Every line from the one with "at the lower end of its pocket" to the one with "points = [vertex.co", including those two, is to be copied exactly; all other lines of the entries below are left out.

■ **Scripts that build objects**:
------------------------------------------------------------
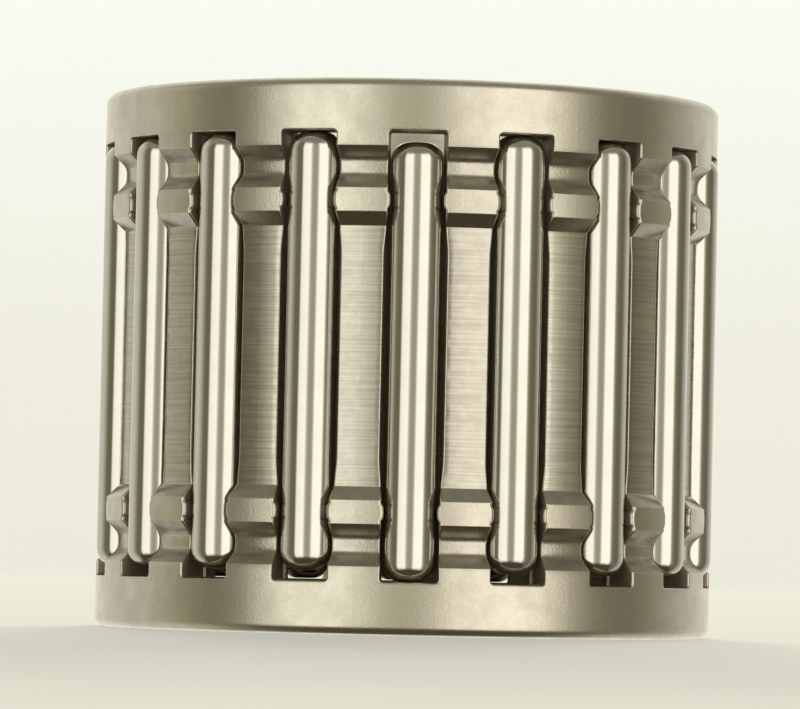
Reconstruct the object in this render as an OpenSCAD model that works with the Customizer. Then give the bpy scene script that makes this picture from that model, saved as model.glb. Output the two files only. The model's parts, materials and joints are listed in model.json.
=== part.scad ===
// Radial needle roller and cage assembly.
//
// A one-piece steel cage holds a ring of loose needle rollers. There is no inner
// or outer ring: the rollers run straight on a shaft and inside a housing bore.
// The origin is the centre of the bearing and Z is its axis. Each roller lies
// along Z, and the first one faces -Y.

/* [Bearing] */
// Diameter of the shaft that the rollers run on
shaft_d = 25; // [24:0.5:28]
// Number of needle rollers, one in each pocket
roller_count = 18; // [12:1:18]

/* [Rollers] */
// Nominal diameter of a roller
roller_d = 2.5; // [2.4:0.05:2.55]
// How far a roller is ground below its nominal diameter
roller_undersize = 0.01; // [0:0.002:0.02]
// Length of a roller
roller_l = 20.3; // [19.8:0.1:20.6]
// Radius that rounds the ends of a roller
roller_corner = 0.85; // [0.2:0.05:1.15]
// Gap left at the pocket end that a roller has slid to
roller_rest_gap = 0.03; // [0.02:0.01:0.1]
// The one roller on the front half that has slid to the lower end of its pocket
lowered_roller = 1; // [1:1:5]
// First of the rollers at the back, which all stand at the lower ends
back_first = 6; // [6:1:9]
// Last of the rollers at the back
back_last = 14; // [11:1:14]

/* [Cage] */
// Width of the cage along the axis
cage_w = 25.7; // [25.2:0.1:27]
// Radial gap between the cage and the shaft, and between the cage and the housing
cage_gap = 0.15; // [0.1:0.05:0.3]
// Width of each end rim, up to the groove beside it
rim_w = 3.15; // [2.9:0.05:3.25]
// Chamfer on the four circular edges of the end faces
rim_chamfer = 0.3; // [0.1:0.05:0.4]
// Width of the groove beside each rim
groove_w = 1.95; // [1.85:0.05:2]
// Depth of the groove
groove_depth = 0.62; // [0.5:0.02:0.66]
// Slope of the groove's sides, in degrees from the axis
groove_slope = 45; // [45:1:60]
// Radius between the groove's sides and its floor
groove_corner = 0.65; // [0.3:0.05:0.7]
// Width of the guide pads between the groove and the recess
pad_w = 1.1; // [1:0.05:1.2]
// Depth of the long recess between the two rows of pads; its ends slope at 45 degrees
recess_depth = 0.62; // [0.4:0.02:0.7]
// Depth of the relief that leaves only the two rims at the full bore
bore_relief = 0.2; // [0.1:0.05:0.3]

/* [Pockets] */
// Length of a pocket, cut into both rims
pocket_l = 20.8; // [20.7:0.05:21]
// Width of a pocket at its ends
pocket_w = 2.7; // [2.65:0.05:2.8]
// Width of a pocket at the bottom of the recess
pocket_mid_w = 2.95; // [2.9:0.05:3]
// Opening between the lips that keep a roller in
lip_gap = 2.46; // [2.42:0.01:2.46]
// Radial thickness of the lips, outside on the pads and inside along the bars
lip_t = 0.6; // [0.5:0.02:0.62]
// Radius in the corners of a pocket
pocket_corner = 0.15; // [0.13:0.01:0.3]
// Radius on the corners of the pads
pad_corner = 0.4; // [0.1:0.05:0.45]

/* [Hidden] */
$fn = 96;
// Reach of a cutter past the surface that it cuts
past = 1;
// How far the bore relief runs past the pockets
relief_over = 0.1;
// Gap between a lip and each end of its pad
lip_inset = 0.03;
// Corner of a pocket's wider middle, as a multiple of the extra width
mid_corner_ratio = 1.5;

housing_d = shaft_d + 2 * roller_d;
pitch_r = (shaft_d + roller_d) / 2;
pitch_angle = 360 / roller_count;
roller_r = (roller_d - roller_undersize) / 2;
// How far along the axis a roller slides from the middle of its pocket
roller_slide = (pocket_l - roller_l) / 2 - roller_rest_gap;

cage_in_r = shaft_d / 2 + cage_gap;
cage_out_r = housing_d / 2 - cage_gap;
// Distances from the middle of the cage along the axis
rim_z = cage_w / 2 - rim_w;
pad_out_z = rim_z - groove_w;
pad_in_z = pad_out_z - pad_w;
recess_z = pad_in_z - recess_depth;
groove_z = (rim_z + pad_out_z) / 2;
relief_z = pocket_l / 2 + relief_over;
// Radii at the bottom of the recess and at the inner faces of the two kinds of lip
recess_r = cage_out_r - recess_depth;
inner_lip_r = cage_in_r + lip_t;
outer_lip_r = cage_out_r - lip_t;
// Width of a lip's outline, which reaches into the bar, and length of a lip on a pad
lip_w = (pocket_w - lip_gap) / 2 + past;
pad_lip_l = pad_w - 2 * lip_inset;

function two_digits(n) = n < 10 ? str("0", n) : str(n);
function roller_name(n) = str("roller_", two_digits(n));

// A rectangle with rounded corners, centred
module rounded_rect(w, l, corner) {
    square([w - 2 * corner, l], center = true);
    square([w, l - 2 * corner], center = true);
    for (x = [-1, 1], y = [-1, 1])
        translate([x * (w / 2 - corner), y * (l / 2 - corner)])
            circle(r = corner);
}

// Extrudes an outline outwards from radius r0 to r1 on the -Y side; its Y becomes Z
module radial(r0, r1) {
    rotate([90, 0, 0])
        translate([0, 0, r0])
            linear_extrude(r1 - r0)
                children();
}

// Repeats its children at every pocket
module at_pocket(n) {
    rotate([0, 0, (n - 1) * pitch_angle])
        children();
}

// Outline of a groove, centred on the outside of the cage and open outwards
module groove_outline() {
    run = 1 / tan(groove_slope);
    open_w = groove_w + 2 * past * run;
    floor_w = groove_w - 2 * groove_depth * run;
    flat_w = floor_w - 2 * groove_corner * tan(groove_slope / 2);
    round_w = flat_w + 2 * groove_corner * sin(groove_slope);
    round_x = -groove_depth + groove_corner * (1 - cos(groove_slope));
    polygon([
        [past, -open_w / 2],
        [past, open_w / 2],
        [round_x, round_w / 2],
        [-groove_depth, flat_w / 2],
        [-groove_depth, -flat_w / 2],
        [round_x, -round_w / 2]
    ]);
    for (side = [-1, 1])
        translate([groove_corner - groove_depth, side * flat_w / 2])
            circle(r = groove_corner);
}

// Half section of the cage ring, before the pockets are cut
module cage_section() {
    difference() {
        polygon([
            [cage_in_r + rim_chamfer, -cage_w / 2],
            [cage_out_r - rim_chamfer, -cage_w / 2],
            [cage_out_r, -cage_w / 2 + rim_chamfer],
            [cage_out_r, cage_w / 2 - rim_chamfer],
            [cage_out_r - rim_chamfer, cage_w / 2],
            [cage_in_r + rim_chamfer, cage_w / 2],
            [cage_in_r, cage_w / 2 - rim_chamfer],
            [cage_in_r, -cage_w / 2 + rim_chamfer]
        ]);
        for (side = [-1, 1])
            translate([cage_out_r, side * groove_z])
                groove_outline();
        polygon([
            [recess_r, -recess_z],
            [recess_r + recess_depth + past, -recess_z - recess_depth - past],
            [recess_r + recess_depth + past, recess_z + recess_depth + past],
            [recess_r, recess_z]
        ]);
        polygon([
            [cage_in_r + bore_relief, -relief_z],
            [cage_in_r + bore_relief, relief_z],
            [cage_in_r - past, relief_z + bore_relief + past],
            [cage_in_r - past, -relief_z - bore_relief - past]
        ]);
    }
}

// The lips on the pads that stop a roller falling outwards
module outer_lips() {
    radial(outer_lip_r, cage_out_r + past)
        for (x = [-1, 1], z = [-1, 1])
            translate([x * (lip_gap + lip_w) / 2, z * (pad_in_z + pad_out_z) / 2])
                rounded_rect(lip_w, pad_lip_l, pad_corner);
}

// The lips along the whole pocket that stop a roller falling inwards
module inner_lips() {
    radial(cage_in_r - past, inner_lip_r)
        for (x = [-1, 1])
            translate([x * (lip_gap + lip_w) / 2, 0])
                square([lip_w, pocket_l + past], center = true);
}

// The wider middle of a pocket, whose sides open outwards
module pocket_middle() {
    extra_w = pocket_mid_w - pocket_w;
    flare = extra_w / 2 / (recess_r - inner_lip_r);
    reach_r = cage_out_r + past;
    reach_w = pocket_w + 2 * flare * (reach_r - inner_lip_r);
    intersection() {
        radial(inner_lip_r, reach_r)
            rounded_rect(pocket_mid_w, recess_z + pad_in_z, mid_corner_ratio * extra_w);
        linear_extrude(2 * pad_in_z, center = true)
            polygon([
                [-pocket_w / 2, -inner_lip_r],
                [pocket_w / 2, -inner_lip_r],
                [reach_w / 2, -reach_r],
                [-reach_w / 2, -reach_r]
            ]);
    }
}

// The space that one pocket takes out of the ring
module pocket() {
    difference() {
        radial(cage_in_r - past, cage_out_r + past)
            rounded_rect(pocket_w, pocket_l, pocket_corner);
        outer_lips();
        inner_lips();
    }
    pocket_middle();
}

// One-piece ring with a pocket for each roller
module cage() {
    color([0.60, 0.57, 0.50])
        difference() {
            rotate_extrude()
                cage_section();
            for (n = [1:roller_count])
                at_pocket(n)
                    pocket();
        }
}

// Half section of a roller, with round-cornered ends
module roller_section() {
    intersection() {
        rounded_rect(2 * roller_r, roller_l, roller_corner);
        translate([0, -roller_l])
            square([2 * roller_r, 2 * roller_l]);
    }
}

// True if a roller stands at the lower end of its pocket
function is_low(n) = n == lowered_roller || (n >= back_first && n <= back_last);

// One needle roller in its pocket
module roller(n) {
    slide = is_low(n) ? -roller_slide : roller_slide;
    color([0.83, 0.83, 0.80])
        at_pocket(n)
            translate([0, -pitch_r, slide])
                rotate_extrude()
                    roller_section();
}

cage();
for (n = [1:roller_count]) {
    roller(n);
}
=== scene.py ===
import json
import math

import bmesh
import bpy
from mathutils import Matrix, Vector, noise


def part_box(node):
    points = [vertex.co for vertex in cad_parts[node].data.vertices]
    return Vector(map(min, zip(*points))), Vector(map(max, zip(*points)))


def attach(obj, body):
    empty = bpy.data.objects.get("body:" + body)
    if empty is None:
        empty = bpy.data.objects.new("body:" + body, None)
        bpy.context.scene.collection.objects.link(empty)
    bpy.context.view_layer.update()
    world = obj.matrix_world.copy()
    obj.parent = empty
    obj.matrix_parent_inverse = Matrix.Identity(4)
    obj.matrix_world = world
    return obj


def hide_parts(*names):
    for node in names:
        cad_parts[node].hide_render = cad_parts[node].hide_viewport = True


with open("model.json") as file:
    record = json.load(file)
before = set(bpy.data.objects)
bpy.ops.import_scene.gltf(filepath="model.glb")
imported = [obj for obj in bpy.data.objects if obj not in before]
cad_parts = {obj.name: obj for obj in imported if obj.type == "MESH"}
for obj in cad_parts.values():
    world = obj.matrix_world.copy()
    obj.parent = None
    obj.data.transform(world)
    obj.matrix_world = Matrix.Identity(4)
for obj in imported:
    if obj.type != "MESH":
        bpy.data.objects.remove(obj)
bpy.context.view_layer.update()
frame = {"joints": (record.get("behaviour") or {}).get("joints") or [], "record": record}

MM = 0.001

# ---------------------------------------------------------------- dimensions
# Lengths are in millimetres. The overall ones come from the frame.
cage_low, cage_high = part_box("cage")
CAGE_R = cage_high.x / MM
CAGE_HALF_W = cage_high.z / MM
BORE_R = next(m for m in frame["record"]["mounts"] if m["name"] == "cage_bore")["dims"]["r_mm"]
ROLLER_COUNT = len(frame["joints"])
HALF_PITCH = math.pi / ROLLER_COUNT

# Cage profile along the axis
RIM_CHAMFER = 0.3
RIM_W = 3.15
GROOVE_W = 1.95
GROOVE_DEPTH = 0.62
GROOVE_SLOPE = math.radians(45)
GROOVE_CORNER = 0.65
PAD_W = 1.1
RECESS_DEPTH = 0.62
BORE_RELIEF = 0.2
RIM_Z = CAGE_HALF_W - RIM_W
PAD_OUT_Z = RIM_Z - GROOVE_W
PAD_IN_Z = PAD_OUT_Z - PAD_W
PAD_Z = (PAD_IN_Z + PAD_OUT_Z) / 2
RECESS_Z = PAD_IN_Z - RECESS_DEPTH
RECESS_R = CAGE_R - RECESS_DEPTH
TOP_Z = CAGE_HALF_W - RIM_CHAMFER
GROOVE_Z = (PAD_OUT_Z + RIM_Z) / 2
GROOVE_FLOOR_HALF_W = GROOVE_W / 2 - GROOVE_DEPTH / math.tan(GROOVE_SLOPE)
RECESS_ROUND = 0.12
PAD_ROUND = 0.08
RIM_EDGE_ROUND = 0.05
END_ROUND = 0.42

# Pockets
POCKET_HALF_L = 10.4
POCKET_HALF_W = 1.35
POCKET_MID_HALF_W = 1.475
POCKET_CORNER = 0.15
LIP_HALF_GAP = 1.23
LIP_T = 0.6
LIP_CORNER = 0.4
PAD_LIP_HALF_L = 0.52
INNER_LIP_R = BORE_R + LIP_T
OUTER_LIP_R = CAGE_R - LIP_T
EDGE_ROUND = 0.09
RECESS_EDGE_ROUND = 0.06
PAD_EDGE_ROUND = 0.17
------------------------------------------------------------
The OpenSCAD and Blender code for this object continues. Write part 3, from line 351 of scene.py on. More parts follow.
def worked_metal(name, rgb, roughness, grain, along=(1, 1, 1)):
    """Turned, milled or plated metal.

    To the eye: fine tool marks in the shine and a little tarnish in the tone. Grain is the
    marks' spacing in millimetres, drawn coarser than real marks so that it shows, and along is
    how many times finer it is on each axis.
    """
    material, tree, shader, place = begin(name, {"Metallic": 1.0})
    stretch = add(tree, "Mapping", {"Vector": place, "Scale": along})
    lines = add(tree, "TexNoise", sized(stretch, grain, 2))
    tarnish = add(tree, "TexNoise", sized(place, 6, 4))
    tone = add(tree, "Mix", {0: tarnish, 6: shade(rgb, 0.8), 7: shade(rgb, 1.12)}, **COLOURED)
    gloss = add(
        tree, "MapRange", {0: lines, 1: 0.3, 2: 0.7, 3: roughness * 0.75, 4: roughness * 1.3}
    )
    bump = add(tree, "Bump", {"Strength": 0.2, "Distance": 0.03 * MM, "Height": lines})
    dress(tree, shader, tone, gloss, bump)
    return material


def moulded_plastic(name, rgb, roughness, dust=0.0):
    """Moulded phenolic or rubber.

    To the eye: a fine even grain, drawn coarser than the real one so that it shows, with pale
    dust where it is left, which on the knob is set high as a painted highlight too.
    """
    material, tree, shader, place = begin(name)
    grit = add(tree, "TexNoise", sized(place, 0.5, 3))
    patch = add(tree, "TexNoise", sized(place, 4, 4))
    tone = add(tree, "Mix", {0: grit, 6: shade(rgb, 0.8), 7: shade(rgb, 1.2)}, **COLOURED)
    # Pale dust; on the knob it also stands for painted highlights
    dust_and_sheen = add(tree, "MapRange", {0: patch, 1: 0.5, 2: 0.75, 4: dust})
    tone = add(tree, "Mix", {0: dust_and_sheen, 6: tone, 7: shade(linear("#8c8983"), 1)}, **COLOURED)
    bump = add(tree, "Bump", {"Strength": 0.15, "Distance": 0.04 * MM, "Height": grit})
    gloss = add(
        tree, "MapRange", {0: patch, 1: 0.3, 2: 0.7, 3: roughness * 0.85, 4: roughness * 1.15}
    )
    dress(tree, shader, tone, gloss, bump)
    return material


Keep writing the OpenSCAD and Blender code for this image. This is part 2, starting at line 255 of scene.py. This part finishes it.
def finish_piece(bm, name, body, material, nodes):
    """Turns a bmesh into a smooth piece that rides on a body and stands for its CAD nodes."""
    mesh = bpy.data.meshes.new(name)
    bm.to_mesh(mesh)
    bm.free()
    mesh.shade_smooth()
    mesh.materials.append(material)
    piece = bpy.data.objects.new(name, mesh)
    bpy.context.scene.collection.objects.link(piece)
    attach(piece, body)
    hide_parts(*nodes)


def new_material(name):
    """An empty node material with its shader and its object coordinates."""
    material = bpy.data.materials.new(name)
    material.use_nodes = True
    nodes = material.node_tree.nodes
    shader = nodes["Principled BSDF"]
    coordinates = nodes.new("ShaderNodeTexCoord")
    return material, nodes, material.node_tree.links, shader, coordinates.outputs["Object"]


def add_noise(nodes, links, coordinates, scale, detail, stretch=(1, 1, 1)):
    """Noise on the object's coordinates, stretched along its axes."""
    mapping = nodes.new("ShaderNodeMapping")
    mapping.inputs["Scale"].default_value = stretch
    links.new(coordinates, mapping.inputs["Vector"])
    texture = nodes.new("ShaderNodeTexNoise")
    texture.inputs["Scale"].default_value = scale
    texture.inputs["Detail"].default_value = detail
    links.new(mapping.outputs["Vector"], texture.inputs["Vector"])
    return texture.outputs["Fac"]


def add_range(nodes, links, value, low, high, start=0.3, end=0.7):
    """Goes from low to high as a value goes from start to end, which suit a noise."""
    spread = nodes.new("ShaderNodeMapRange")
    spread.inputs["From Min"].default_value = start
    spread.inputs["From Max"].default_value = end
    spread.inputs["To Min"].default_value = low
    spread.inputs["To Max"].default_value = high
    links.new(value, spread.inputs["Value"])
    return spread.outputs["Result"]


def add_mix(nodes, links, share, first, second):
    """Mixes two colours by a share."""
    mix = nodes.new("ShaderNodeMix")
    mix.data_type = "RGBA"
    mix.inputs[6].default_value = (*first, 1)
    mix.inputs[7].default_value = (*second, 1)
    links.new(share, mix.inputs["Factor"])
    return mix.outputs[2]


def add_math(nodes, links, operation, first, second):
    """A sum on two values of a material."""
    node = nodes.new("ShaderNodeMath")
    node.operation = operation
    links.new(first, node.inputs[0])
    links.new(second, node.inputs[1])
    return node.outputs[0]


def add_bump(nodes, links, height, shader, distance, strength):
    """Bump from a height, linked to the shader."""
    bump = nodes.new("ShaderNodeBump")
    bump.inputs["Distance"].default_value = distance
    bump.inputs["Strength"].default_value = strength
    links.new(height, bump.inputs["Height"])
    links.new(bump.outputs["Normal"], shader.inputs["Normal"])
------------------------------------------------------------
■ **Task response**:
// True if a roller stands at the lower end of its pocket
function is_low(n) = n == lowered_roller || (n >= back_first && n <= back_last);

// One needle roller in its pocket
module roller(n) {
    slide = is_low(n) ? -roller_slide : roller_slide;
    color([0.83, 0.83, 0.80])
        at_pocket(n)
            translate([0, -pitch_r, slide])
                rotate_extrude()
                    roller_section();
}

cage();
for (n = [1:roller_count]) {
    roller(n);
}
=== scene.py ===
import json
import math

import bmesh
import bpy
from mathutils import Matrix, Vector, noise


def part_box(node):
    points = [vertex.co for vertex in cad_parts[node].data.vertices]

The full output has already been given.